I’m with Jackie, maybe it was just a mistake? Some of that fiction is based on fact. Just look at all those CSI shows. Sometimes they take stuff from real crimes and make it “fiction”.
If that was the only thing you noticed, it’s probably nothing serious. There are many people who confuse fact and fiction when it’s well written.
That reality came home to me recently too, when we lost my dad’s younger brother.
Actually, she confuses a lot of things; forgets even more; and invents some things, I think the inventions are to cover up memory loss.
I had a great time with her, perhaps because I appreciate that it’s downhill from here.

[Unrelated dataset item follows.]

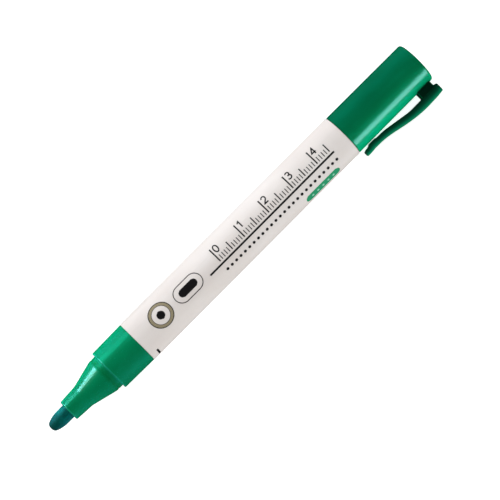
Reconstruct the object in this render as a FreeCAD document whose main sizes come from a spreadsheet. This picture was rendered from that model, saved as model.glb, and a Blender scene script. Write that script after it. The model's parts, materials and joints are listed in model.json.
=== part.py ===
import FreeCAD, Part
import math
import os
import re
import Sketcher

# A bullet-tip whiteboard marker, lying along X with its cap posted on its tail.
# The nib points to -X and the cap to +X. The origin is on the marker's axis at the middle of the
# white barrel. +Z is up, and the marker rests on its barrel and on the edge of its pocket clip.
# Each piece is drawn about the X axis; the cap and its clip are drawn with the clip straight up,
# then turned about X to the side that the clip rests on.

SIZES = {
    # white barrel, a moulded tube with a stepped tail
    "barrelDiameter": 14.3,
    "barrelLength": 85.2,
    "barrelWall": 0.95,
    "barrelEdge": 0.15,
    "tailDiameter": 11.7,
    "tailLength": 8.8,
    "tailWall": 0.95,
    "seatGroove": 1.55,
    "grooveWidth": 0.6,
    "grooveDepth": 0.08,
    "ribCount": 6,
    "ribWidth": 0.7,
    "ribHeight": 0.95,
    "ribFrontGap": 12.0,
    "ribRearGap": 4.0,
    "ribStopGap": 0.2,
    "ribStopHeight": 1.0,
    # green front section: nozzle, cone, cap seat and collar, with a plug in the barrel
    "nozzleTipDiameter": 6.95,
    "nozzleRootDiameter": 7.62,
    "nozzleLength": 6.15,
    "nozzleEdge": 0.4,
    "coneLength": 8.05,
    "coneBlend": 6.0,
    "seatDiameter": 11.7,
    "seatLength": 2.32,
    "collarFrontDiameter": 13.8,
    "collarRearDiameter": 14.15,
    "collarLength": 11.73,
    "collarEdge": 0.3,
    "plugLength": 8.6,
    "plugGap": 0.05,
    "plugWall": 0.8,
    "beadSetback": 6.1,
    "beadWidth": 1.2,
    "beadHeight": 0.18,
    "chamberDiameter": 9.5,
    "chamberLength": 7.4,
    "ventCount": 4,
    "ventWidth": 0.6,
    "ventDepth": 0.3,
    "nibBoreRun": 1.0,
    # nib
    "nibDiameter": 4.8,
    "nibGap": 0.05,
    "nibReach": 7.15,
    "nibLength": 37.5,
    "nibCrown": 1.35,
    "nibCrownRound": 1.5,
    "nibSlopeLength": 2.9,
    "nibShoulderRound": 9.0,
    "nibTaperLength": 5.5,
    "nibTailDiameter": 2.0,
    # fibre reservoir in its film
    "reservoirDiameter": 10.0,
    "reservoirLength": 85.0,
    "reservoirSetback": 0.5,
    "pocketGap": 0.1,
    "filmThickness": 0.15,
    # plug in the end of the tail
    "endFlange": 1.2,
    "endFlangeEdge": 0.35,
    "endDish": 0.35,
    "endSpigotLength": 6.0,
    "endSpigotGap": 0.03,
    "endSpigotWall": 0.9,
    # cap, closed at its end
    "capGap": 0.1,
    "capMouthDiameter": 14.05,
    "capEndDiameter": 13.8,
    "capLength": 30.95,
    "capBore": 11.9,
    "capEndWall": 1.2,
    "capLip": 0.25,
    "capRim": 0.45,
    "capEdge": 0.75,
    "capCrown": 0.2,
    "capBeadBore": 11.76,
    "capBeadWidth": 0.35,
    "capRibCount": 8,
    "capRibWidth": 0.8,
    "capRibStart": 12.0,
    # seal liner in the cap
    "linerStart": 10.6,
    "linerDiameter": 10.4,
    "linerFlangeDiameter": 11.8,
    "linerFlange": 0.9,
    "linerLip": 7.5,
    "linerLipLength": 1.4,
    "linerBore": 8.4,
    "linerLength": 16.7,
    "linerEndWall": 0.8,
    # pocket clip: heights are radii from the marker's axis
    "postFront": 66.8,
    "postRear": 71.9,
    "postWidth": 4.6,
    "postFoot": 6.3,
    "hingeHeight": 6.4,
    "hingeGap": 0.05,
    "clipRear": 73.0,
    "clipTop": 11.85,
    "clipRearTop": 11.55,
    "clipHeel": 8.5,
    "clipBend": 61.3,
    "clipCrest": 63.6,
    "clipDip": 50.0,
    "clipDipTop": 9.24,
    "clipTip": 43.7,
    "clipTipTop": 9.6,
    "clipTipUnderside": 7.75,
    "clipPadFront": 46.2,
    "clipPadRear": 48.7,
    "clipPadHeight": 7.13,
    "clipPadStep": 0.28,
    "clipArmUnderside": 7.5,
    "clipArmBend": 52.0,
    "clipBendRound": 18.0,
    "clipCrestRound": 30.0,
    "clipRootWidth": 5.4,
    "clipTipWidth": 4.6,
    "clipCornerRound": 1.3,
    "clipEndEdge": 0.45,
    "clipSideEdge": 0.9,
    "clipRearEdge": 0.3,
    "restGap": 0.06,
    # how far an outline that cuts reaches past what it cuts
    "cutOver": 2.0,
}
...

I enjoy your blog, but I have a hard time reading it with the dark background. Would you consider modifying your feed to be full instead of just a tease?
Crisatunity…How do I do that? I didn’t set up a feed at all. I think it was done automatically by WordPress so I have no idea how to change it.
Anyone? Bueller? Anyone?
Okay, I changed the reading settings to Full Text instead of Summary. I think that will change it. I don’t use Readers so I didn’t know that it was a problem. Thanks for letting me know, Crisatunity!